Jakarta, JurnalBabel.com – Anggota Komisi III DPR, Supriansa, mempertanyakan banyaknya temuan dalam rekapitulasi surat Pusat Pelaporan dan Analisis Transaksi Keuangan (PPATK) tahun 2009-2023 yang belum ditindaklanjuti oleh Aparat Penegak Hukum (APH).
Hal ini disampaikan Supriansa dalam Rapat Kerja Komisi III yang turut menghadirkan Menteri Koordinator Politik Hukum dan Keamanan Mahfud MD, Menteri Keuangan Sri Mulyani, dan Kepala Pusat Pelaporan dan Analisis Transaksi Keuangan (PPATK) Ivan Yustiavandana saat membahas Pencegahan dan Pemberantasan Tindak Pidana Pencucian Uang (TPPU) terkait transaksi janggal Rp349 triliun di lingkungan Kementerian Keuangan.
“Saya mencoba menyandingkan rekapitulasi surat yang telah disampaikan oleh Ibu Sri Mulyani antara 2009-2023 ini, maka ada nomor 1 sampai nomor 15 di sini (rekap surat PPATK 2009-2023) di mana pada poin-poin ini, saya memulai tahun 2009 ada enam surat yang belum ada tindak lanjut dari APH-nya,” kata Supriansa di Komplek Parlemen, Senayan, Jakarta, Selasa (11/4/2023).
Supriansa juga mempertanyakan dalam rekapitulasi tersebut hanya nampak temuan dengan nominal kecil yang sudah ditindaklanjuti oleh APH, sedangkan nominalnya besar masih belum ada tindak lanjutnya.
“Saya masuk pada di nomor 6 (bahwa) Rp 55 triliun ini jumlah yang sangat besar tetapi ditindaklanjuti oleh aparat kita belum ada laporannya di sini. kemudian yang lebih besar dari itu adalah pada tahun 2020, Rp199 triliun menurut laporan yang kami terima pada kesempatan ini belum ada ditindaklanjuti oleh aparat penegak hukum kita,” paparnya seperti dikutip dari situs resmi DPR RI.
Dari laporan ini, Supriansa kemudian ikut mempertanyakan kendala apa yang dialami oleh APH sehingga laporan-laporan dengan angka yang besar tersebut belum juga kunjung ditindaklanjuti.
“Apa kendala yang dihadapi oleh APH kita, sehingga tidak menindaklanjuti sembilan poin (dalam rekap) tadi itu?

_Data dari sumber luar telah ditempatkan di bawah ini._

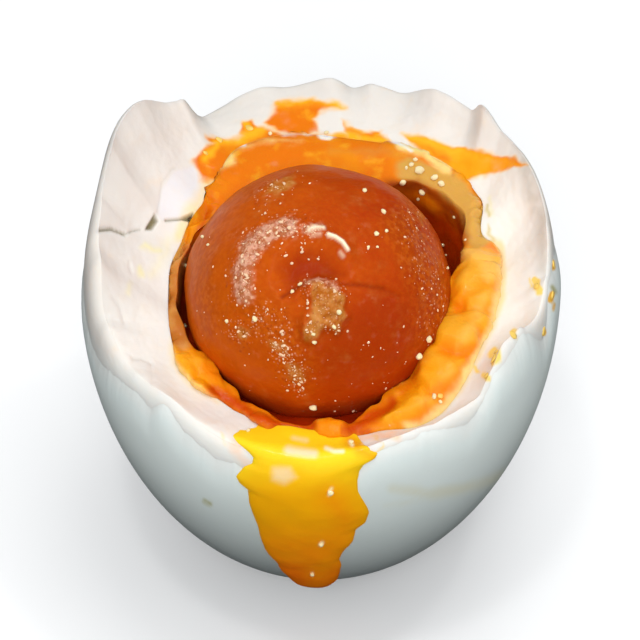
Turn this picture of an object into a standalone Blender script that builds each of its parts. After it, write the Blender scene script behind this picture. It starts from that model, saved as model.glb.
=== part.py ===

Yang sudah ditindaklanjuti itu baru enam dari 15 poin laporan. Lebih banyak yang belum ditindaklanjuti daripada ditindaklanjuti,” tanya Politisi Fraksi Partai Golkar ini.
Lebih lanjut, Supriansa kemudian bertanya siapa saja yang terlibat pada laporan dengan nominal angka yang besar tersebut, sehingga dinilainya sulit untuk APH menindaklanjuti laporan tersebut.
“Siapa sebenarnya yang mesti bertanggung jawab? Kenapa mesti berlarut-larut, dari tahun 2009 sampai pada 2023,” sambungnya.
Ia pun turut mempertanyakan, sudah sejauh mana berjalannya kasus tersebut sehingga membutuhkan 14 tahun belum juga kasus tersebut ditindaklanjuti.
“Apakah ini di kepolisian, apakah di KPK, apakah ini di Kejaksaan, apa kendalanya? Sehingga sulit (diusut),” pungkasnya.